§ **Problem requirements**: Hand back each line, unchanged, from the top down to the line where "its upper face." sits.
-.-.-
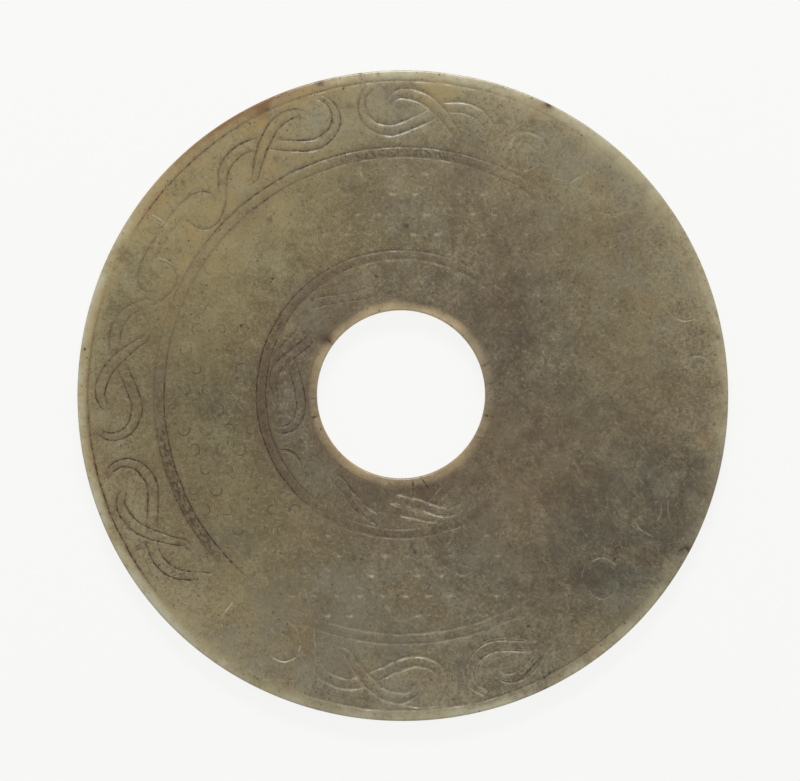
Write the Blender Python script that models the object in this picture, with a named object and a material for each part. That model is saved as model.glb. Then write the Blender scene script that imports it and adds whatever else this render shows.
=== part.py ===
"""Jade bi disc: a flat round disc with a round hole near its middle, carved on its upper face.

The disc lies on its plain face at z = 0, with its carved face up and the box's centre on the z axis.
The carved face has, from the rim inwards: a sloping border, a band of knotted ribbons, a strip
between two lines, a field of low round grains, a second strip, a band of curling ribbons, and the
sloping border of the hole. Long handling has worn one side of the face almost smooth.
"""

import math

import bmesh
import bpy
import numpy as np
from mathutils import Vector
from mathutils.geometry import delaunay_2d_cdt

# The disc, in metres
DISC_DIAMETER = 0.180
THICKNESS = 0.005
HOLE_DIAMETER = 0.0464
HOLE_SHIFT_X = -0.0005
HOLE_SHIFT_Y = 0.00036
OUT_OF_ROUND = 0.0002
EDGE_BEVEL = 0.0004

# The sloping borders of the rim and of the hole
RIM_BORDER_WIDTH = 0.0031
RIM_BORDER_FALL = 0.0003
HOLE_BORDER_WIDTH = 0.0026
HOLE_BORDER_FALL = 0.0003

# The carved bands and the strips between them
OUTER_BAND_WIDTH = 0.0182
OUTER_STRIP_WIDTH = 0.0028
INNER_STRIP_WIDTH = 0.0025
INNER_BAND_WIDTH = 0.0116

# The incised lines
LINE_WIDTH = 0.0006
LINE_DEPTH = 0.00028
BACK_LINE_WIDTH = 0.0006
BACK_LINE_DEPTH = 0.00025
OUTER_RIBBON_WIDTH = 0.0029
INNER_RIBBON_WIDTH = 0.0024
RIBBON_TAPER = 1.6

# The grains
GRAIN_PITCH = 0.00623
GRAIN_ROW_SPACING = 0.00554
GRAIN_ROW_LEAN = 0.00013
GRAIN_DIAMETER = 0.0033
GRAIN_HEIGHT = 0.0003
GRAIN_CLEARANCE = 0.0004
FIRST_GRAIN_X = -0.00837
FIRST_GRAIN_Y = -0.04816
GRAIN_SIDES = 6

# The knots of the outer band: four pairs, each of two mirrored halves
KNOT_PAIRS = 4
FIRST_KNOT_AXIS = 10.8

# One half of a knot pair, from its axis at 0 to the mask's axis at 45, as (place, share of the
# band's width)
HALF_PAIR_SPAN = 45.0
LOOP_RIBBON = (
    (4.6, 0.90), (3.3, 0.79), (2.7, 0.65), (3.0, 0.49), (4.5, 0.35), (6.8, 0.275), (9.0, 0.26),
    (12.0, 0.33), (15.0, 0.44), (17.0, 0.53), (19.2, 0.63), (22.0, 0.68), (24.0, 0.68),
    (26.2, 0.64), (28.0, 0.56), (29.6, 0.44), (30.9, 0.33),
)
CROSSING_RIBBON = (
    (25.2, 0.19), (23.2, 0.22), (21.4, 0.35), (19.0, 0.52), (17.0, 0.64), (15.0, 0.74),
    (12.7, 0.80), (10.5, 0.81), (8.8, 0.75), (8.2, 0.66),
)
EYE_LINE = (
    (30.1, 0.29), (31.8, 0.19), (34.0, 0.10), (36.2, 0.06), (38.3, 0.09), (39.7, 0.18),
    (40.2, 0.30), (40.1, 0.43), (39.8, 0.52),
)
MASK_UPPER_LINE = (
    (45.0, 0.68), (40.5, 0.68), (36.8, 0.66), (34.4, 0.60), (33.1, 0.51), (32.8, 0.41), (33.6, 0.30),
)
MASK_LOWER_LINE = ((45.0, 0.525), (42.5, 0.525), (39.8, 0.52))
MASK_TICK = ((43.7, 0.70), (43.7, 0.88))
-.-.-
§ **Final result**:
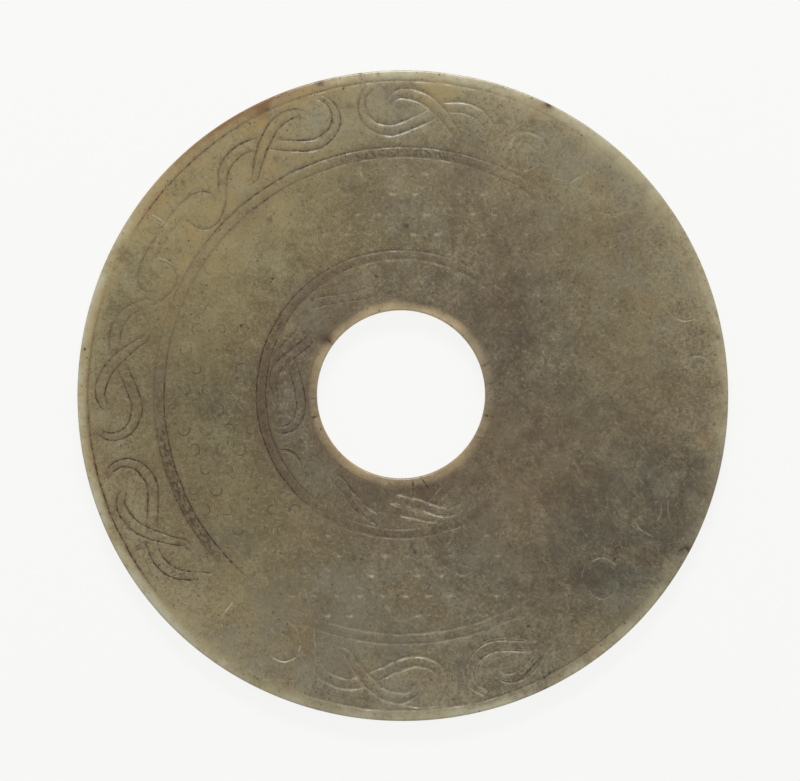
Write the Blender Python script that models the object in this picture, with a named object and a material for each part. That model is saved as model.glb. Then write the Blender scene script that imports it and adds whatever else this render shows.
=== part.py ===
"""Jade bi disc: a flat round disc with a round hole near its middle, carved on its upper face.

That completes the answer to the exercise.